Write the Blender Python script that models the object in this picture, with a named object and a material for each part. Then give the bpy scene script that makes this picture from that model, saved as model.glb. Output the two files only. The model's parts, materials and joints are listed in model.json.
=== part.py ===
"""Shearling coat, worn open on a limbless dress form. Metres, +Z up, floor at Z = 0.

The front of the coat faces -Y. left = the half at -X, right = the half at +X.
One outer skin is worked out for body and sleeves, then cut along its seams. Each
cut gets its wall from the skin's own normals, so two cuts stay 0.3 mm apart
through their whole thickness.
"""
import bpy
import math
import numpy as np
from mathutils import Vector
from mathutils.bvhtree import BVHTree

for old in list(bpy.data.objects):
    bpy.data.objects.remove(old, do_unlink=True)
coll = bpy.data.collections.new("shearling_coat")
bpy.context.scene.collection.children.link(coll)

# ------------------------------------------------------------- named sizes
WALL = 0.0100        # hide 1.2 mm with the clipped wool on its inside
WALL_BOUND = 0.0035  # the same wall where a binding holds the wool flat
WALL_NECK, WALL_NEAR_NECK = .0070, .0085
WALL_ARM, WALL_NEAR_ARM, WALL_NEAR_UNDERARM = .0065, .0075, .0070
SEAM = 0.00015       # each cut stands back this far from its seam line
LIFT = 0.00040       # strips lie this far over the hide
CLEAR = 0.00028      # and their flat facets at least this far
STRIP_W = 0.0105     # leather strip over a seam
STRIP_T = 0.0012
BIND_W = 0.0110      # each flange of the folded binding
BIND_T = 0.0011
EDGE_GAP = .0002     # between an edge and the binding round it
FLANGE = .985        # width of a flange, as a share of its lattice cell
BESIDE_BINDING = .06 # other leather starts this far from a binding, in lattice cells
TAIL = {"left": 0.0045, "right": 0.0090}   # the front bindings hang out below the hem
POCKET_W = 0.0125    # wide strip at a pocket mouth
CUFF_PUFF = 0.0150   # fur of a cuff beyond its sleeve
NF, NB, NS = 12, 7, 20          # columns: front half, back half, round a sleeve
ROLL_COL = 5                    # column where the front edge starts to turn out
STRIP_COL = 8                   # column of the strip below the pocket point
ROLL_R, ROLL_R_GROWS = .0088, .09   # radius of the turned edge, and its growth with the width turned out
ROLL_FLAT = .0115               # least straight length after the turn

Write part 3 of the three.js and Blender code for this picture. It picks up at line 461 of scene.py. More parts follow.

#### Problem description
Recopy the entries above in their entirety, exactly.

#### Answer to this task
Write the Blender Python script that models the object in this picture, with a named object and a material for each part. Then give the bpy scene script that makes this picture from that model, saved as model.glb. Output the two files only. The model's parts, materials and joints are listed in model.json.
=== part.py ===
"""Shearling coat, worn open on a limbless dress form. Metres, +Z up, floor at Z = 0.

The front of the coat faces -Y. left = the half at -X, right = the half at +X.
One outer skin is worked out for body and sleeves, then cut along its seams. Each
cut gets its wall from the skin's own normals, so two cuts stay 0.3 mm apart
through their whole thickness.
"""
import bpy
import math
import numpy as np
from mathutils import Vector
from mathutils.bvhtree import BVHTree

for old in list(bpy.data.objects):
    bpy.data.objects.remove(old, do_unlink=True)
coll = bpy.data.collections.new("shearling_coat")
bpy.context.scene.collection.children.link(coll)

# ------------------------------------------------------------- named sizes
WALL = 0.0100        # hide 1.2 mm with the clipped wool on its inside
WALL_BOUND = 0.0035  # the same wall where a binding holds the wool flat
WALL_NECK, WALL_NEAR_NECK = .0070, .0085
WALL_ARM, WALL_NEAR_ARM, WALL_NEAR_UNDERARM = .0065, .0075, .0070
SEAM = 0.00015       # each cut stands back this far from its seam line
LIFT = 0.00040       # strips lie this far over the hide
CLEAR = 0.00028      # and their flat facets at least this far
STRIP_W = 0.0105     # leather strip over a seam
STRIP_T = 0.0012
BIND_W = 0.0110      # each flange of the folded binding
BIND_T = 0.0011
EDGE_GAP = .0002     # between an edge and the binding round it
FLANGE = .985        # width of a flange, as a share of its lattice cell
BESIDE_BINDING = .06 # other leather starts this far from a binding, in lattice cells
TAIL = {"left": 0.0045, "right": 0.0090}   # the front bindings hang out below the hem
POCKET_W = 0.0125    # wide strip at a pocket mouth
CUFF_PUFF = 0.0150   # fur of a cuff beyond its sleeve
NF, NB, NS = 12, 7, 20          # columns: front half, back half, round a sleeve
ROLL_COL = 5                    # column where the front edge starts to turn out
STRIP_COL = 8                   # column of the strip below the pocket point
ROLL_R, ROLL_R_GROWS = .0088, .09   # radius of the turned edge, and its growth with the width turned out
ROLL_FLAT = .0115               # least straight length after the turn

Write part 3 of the three.js and Blender code for this picture. It picks up at line 461 of scene.py. More parts follow.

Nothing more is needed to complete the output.